Under the plan, the $65 billion currency-swap facility between the BOK and the NPS—originally launched in September 2022 at $10 billion and expanded to its current size in December 2024—will be renewed at the end of this month. The agreement allows the NPS to lend won to the central bank in exchange for dollars drawn from the nation’s foreign-exchange reserves.

Although the NPS has made limited use of the swap so far, officials say that the extension alone will help calm market sentiment and reinforce the government’s commitment to defending the won.

The finance ministry also renewed its warning to exporters, saying it will begin regular monitoring of foreign-exchange conversions and overseas investments by major companies.
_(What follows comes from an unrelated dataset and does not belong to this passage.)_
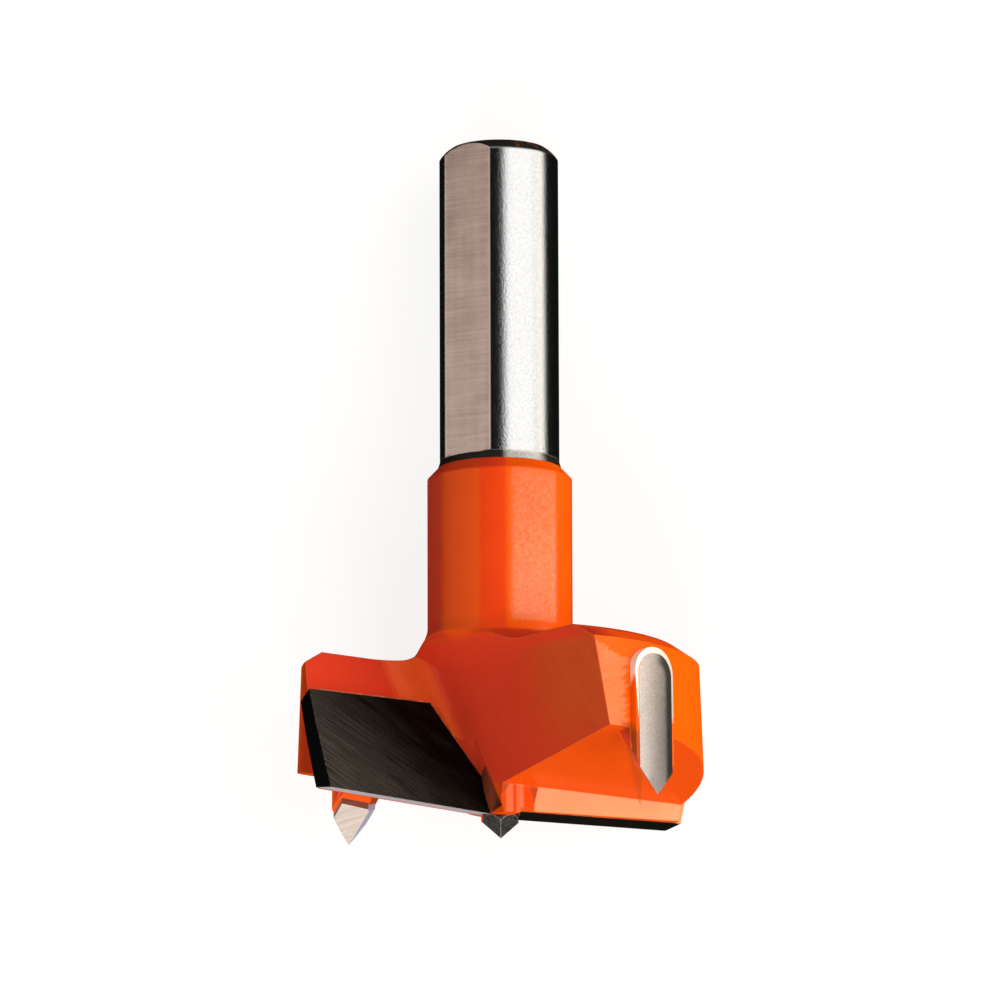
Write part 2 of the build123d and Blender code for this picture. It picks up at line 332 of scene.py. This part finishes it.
class BodyFinish(Finish):
    """The body's finish: enamel on the head and the neck, bare steel on the shank."""

    def __init__(self):
        super().__init__("enamel_and_ground_steel")
        self.measure()
        self.grain()
        self.find_zones()
        self.find_steel()

    def measure(self):
        """Where the surface lies and how it faces, as the zones use it."""
        self.radius = self.off_axis()
        self.right = self.along(view_right)
        self.sideways = self.right / self.radius
        outward = self.facing(wing_out) * self.x + self.facing(wing_front) * self.y
        self.outward = outward / self.radius
        self.upward = self.facing(bit_axis)
        self.near = self.facing(view_near).step(0.0, 0.3)
        self.flat_run = self.along(bit_axis.cross(flat_out))
        self.rounded = self.soft_normal(0.22)

    def grain(self):
        """The noises that more than one part of the finish shares."""
        self.waver = self.noise(self.place, 1.3) - 0.5
        self.peel = self.noise(self.place, 3.2, 3.0, 0.6)
        self.fine = self.noise(self.place, 4.0, 3.0, 0.65)
        self.speckle = self.noise(self.place, 5.0, 3.0, 0.7)
        slant = self.point((self.z - self.right * 0.55) * 2.6, self.right * 0.5)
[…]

The ministry added that it is considering linking corporate support programs—such as policy financing and trade-promotion funds—to firms’ FX-management behavior to encourage more dollar sales in the domestic market.

Separately, the Financial Supervisory Service (FSS) has launched an inspection of securities firms that cater to individual investors—Korean individuals investing in overseas stocks—to assess whether they have adequately explained the risks of currency exposure and provided appropriate investor protection.

Industry analysts expect regulators to scrutinize whether brokerage houses and asset managers excessively pushed “FX-open” products, which leave investors exposed to exchange-rate volatility, rather than promoting hedged alternatives. Such products generate higher returns when the won weakens against the dollar, potentially amplifying currency instability.